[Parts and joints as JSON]
--------------------------------

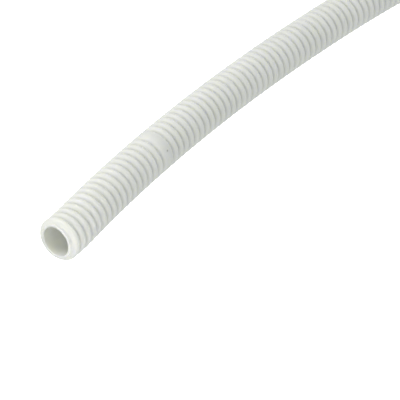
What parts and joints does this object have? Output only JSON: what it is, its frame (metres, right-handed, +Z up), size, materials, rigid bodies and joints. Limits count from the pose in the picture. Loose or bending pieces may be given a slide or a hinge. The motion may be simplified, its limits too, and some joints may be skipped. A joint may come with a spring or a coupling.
{
  "type": "corrugated conduit",
  "caption": "Cut length of semi-rigid white corrugated plastic conduit, with a smooth band near one end, lying in a gentle bend.",
  "frame": {"origin": "on the floor, under the middle of the whole tube", "axes": "+Z up; the near mouth faces -X and the far mouth faces -Y"},
  "size_m": [0.6741, 0.6149, 0.0204],
  "materials": {
    "pvc": "satin"
  },
  "bodies": {
    "root": {"conduit": "pvc"}
  },
  "joints": []
}
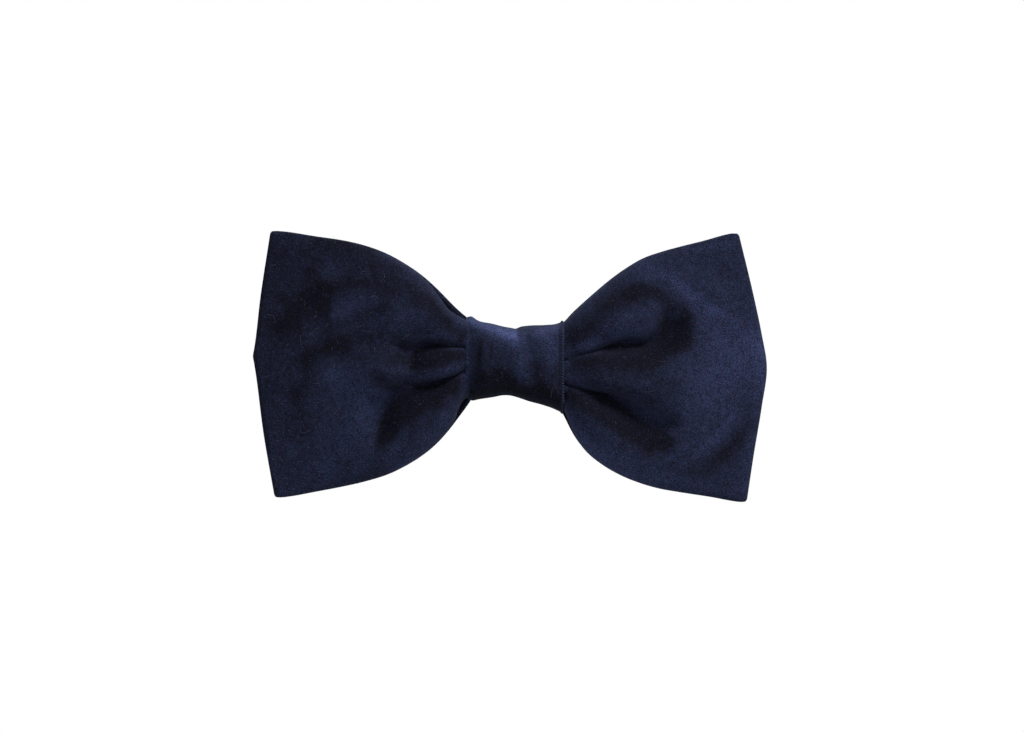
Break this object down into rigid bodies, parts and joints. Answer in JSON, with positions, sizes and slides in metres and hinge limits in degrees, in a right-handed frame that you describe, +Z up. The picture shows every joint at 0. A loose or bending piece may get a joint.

--------------------------------

Exercise aim: Your task is to repeat the data exactly; please include every line.

Written response:
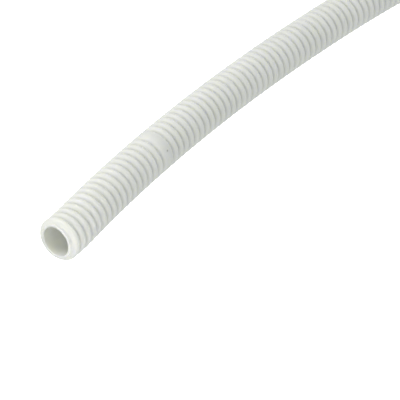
What parts and joints does this object have? Output only JSON: what it is, its frame (metres, right-handed, +Z up), size, materials, rigid bodies and joints. Limits count from the pose in the picture. Loose or bending pieces may be given a slide or a hinge. The motion may be simplified, its limits too, and some joints may be skipped. A joint may come with a spring or a coupling.
{
  "type": "corrugated conduit",
  "caption": "Cut length of semi-rigid white corrugated plastic conduit, with a smooth band near one end, lying in a gentle bend.",
  "frame": {"origin": "on the floor, under the middle of the whole tube", "axes": "+Z up; the near mouth faces -X and the far mouth faces -Y"},
  "size_m": [0.6741, 0.6149, 0.0204],
  "materials": {
    "pvc": "satin"
  },
  "bodies": {
    "root": {"conduit": "pvc"}
  },
  "joints": []
}
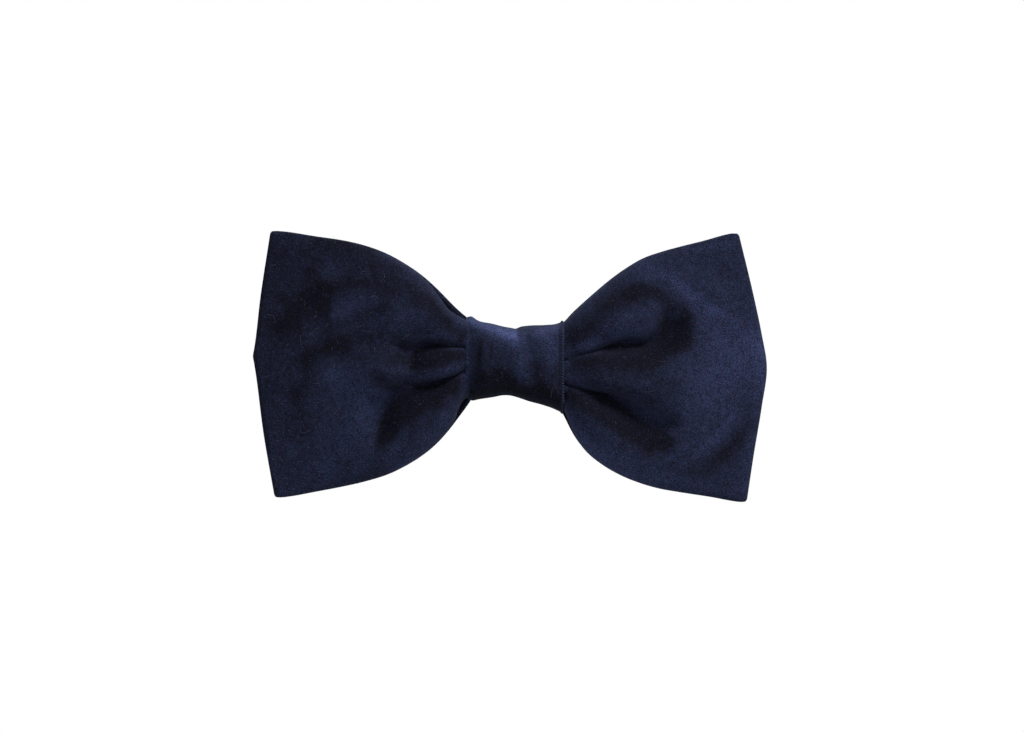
Break this object down into rigid bodies, parts and joints. Answer in JSON, with positions, sizes and slides in metres and hinge limits in degrees, in a right-handed frame that you describe, +Z up. The picture shows every joint at 0. A loose or bending piece may get a joint.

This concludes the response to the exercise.